Sometimes such moments genuinely exist.

But many relationships do not deteriorate through singular events alone.

Instead, instability often develops through gradual accumulation across time. Small disappointments. Repeated ambiguities. Emotional inconsistencies. Unresolved tensions that individually appear tolerable but slowly alter the emotional atmosphere of the relationship as they continue repeating.

Importantly, the emotional effect of these experiences is not always fully visible while they are happening.

A behaviour that initially feels minor may begin affecting emotional security differently once it becomes part of a recurring pattern. An interaction that once felt emotionally neutral may later become difficult to separate from similar experiences that followed afterward. People often discover that what mattered was not a single moment itself, but the broader sequence into which that moment eventually became integrated.

This is one reason retrospective clarity becomes so powerful after relationships deteriorate.

People frequently look backward and experience the relationship differently once the later pattern becomes visible. Earlier moments are no longer interpreted independently. They begin feeling connected to each other in ways that were not fully recognised at the time.

At times, this can create the unsettling impression that the relationship changed suddenly when, in reality, the emotional interpretation of the relationship had been gradually shifting for much longer.

The difficulty is that relationships are rarely experienced sequentially while people are inside them.

Most people experience them locally.
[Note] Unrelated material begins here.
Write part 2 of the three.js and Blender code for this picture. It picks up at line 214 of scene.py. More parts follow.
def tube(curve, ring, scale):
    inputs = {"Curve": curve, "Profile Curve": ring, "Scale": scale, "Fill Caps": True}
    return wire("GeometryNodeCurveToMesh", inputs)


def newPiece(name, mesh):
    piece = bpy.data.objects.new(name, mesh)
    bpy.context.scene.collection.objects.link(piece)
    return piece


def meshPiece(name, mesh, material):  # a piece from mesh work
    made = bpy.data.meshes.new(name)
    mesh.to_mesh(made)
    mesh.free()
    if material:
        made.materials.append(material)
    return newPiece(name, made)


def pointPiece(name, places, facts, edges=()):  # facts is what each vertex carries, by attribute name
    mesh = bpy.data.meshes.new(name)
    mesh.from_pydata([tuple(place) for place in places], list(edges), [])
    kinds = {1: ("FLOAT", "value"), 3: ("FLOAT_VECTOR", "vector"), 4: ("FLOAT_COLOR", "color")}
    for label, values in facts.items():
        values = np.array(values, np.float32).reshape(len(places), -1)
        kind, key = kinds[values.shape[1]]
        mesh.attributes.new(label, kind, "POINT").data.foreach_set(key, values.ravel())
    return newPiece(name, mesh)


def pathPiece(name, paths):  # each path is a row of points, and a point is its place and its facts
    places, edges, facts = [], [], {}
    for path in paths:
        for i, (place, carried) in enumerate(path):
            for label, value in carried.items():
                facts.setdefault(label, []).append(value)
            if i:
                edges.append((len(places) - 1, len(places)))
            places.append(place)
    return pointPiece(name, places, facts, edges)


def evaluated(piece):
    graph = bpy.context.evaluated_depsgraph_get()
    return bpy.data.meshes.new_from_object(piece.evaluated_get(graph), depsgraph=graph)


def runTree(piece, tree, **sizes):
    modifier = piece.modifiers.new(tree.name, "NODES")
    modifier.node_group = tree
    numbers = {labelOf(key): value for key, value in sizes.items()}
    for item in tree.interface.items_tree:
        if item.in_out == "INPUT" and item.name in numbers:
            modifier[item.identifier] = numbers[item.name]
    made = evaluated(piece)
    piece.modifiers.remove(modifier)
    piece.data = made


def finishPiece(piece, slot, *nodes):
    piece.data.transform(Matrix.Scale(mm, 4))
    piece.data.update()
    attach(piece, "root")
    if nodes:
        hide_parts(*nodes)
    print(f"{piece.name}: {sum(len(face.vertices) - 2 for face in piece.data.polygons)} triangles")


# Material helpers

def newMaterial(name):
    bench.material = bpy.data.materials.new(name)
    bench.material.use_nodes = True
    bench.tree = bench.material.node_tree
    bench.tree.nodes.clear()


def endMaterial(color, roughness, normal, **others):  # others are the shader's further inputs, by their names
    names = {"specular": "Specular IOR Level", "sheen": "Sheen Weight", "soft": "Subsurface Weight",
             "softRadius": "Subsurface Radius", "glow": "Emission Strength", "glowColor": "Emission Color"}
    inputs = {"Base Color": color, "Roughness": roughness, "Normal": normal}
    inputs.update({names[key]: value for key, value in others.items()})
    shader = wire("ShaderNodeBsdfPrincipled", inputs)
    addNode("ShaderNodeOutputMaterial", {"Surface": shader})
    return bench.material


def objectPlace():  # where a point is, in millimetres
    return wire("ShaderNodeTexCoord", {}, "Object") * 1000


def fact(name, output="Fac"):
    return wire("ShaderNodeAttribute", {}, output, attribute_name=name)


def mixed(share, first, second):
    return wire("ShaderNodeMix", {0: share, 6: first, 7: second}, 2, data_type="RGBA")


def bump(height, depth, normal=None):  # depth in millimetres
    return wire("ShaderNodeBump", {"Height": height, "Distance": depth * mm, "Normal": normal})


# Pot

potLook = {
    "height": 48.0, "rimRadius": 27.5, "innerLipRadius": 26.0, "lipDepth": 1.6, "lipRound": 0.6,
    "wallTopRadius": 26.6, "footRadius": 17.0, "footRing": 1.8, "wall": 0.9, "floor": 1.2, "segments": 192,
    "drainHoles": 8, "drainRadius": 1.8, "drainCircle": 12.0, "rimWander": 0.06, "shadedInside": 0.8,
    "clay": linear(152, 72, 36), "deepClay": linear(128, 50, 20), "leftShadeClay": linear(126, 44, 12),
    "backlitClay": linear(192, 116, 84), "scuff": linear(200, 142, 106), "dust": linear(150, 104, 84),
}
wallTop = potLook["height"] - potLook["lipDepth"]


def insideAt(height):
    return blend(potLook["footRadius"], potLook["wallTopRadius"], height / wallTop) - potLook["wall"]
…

One conversation at a time. One emotional reaction at a time. One reassurance at a time.

Only later does the broader sequence become easier to recognise.

Once this becomes visible, many common relationship experiences begin appearing differently.

A relationship may contain long periods where no single interaction appears serious enough to justify major concern. Each individual moment feels explainable. Each tension appears manageable on its own. Each emotional discomfort seems temporary when viewed independently.

And yet, over time, the relationship itself may begin feeling increasingly unstable anyway.

This often happens because emotional accumulation does not always announce itself clearly while it is forming. The psychological effect of repeated experiences can remain difficult to recognise until enough of them begin reinforcing each other across memory, attachment, and interpretation.

At that stage, people often struggle to identify a single cause for what they are feeling.

Nothing dramatic may have happened recently. No single event may fully explain the emotional shift. The relationship may even appear relatively functional from the outside.

But internally, the relationship no longer feels emotionally organised in the same way it once did.

This is where isolated explanations begin becoming less reliable.

A single affectionate moment may no longer carry the same emotional stabilising effect it once did when interpreted against a larger history of accumulated tension. Likewise, a single conflict may feel disproportionately significant once earlier unresolved experiences begin attaching themselves emotionally to it.

The meaning of individual moments changes once they become part of a broader emotional sequence.

People sometimes interpret this process as irrational emotional volatility. In many cases, it may instead reflect the relationship gradually being experienced less through isolated events and more through accumulated pattern recognition.

At the time, this shift is often difficult to identify clearly because the relationship still appears to consist of ordinary individual moments on the surface.

Recognising the importance of sequence changes how relational instability is interpreted.

First, it weakens the assumption that relationships can be accurately understood through isolated events alone. Individual moments matter, but their emotional meaning is often shaped by the larger sequence surrounding them.

Second, it explains why retrospective reinterpretation becomes increasingly common as relationships progress. People are not always inventing new meanings afterward. Often, later experiences genuinely alter how earlier experiences are emotionally understood once they become connected across a larger pattern.

Third, it complicates the idea that instability always emerges from singular dramatic failures. In many cases, instability develops through gradual emotional accumulation that only becomes fully visible retrospectively.

This creates a difficult problem inside relationships.

People often attempt to evaluate relational stability locally while the emotional meaning of the relationship is developing cumulatively across time.

Finally, it introduces a more uncomfortable possibility: that some relationships become unstable not because of any single decisive moment, but because repeated experiences gradually reorganise how the relationship itself is emotionally interpreted.

This does not mean that every small tension inevitably accumulates into instability.

It simply suggests that relationships may be shaped less by isolated moments than people initially assume.

Relationships are often interpreted through emotionally intense moments because moments are what people directly experience.

But long-term relational outcomes rarely emerge from isolated moments alone.

More often, they develop gradually through accumulation, repetition, reinterpretation, and the emotional weight that experiences acquire once they become connected across time.

As a result, relationships can appear relatively stable when viewed moment-to-moment while still moving gradually toward forms of instability that only become recognisable later.

This helps explain why retrospective pattern recognition becomes so psychologically powerful after relationships deteriorate. People are often not simply revising the past emotionally. They are reinterpreting earlier experiences once those experiences become integrated into a broader sequence that did not yet fully exist while they were happening.

The relationship feels different because the emotional meaning of individual moments has changed through accumulation.

This does not imply that relationships unfold according to rigid structures or predetermined trajectories. Nor does it mean that instability is always silently accumulating underneath the surface from the beginning.

It suggests something narrower, but increasingly difficult to ignore: that relationships may only become fully understandable once isolated moments are viewed as part of larger emotional sequences unfolding through time.

And if that is true, then many relational outcomes may remain difficult to understand while people are still living through the individual moments themselves.